Wallangie was a large and important water point on Juardi Station.

We had lunch, walked up the rock, found some 130 year old graffiti and then continued our drive.

Ullambay Well

Blazed Desert Kurrajong Tree

This tree is reasonably easy to spot about six kilometres before/after the railway depending on direction of travel. Desert Kurrajongs have leaves that are generally brighter green than surrounding vegetation, making them stand out.

Darrine

Two and half kilometres after crossing the Trans Australian Railway we arrived at Darrine Waterhole.
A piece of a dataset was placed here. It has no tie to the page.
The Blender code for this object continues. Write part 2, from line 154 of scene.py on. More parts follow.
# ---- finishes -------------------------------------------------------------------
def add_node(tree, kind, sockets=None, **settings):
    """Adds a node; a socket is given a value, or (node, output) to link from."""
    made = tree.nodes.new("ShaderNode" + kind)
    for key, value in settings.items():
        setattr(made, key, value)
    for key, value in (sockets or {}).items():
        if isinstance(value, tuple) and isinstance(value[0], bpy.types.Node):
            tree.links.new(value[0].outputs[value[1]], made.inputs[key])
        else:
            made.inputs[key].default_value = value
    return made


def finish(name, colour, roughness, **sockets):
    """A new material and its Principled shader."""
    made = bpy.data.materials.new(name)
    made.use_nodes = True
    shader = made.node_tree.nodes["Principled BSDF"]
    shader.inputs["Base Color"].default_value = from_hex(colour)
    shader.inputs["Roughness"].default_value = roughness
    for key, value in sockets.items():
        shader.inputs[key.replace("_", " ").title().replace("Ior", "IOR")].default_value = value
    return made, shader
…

The cover of the rockhole at Darrine has names scribbled all over it, dating back many years.

Eva Lake

Fortunately, this potential ‘track blocker/trip stopper’ presented no issues. There was only a few millimetres of waters in the lake at the point where the Track crosses it.

Weowanie Rock

We arrived at Weowanie, walked to the summit and had a look at a number of water catchments.
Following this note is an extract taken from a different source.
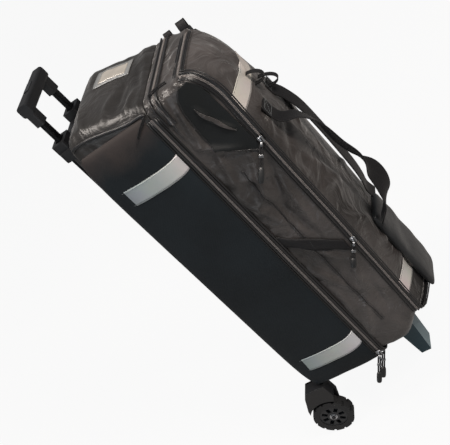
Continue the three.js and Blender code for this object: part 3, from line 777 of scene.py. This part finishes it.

The track after Weowanie can be very sandy and, because it crosses the southern extension of Lake Deborah, it can sometimes be impassable.

Duladgin

The track from here back towards Weowanie is the start of the authentic, driveable Gus Luck Track.

At Duladgin is the grave of a pioneer who died in tragic circumstances – often repeated in those desperate days of privations, loneliness and sometimes despair.  Locating Thomas Davidson’s grave here after he blew his brains out with a firearm in 1895 ensured a visitation that it would otherwise never get.

The well at Duladgin has been noticeably deteriorating over the years.

Yellowdine

We arrived at the Yellowdine servo at 3.58 p.m. – just beating the 4.00 p.m. closing time. Yellowdine is effectively the end of the accessible Gus Luck Track and the start of our homeward journey.

Mount Palmer Track

It was then time to tackle Mt Palmer Track, an unmaintained 12 kilometre dirt track that extends from Great Eastern Highway to the Marvel Loch Road. When wet the depth of the water in the mud holes can exceed 800mm. It is not a track to be taken lightly.

After a brief stop to take the obligatory photo of the still standing arch of the entry to the now demolished Mount Palmer Hotel, we found a campsite nearby, replete with relics from a time past (actually just rusted tin cans).

Frog Rock

The reason for visiting Frog Rock is that I had never been there before.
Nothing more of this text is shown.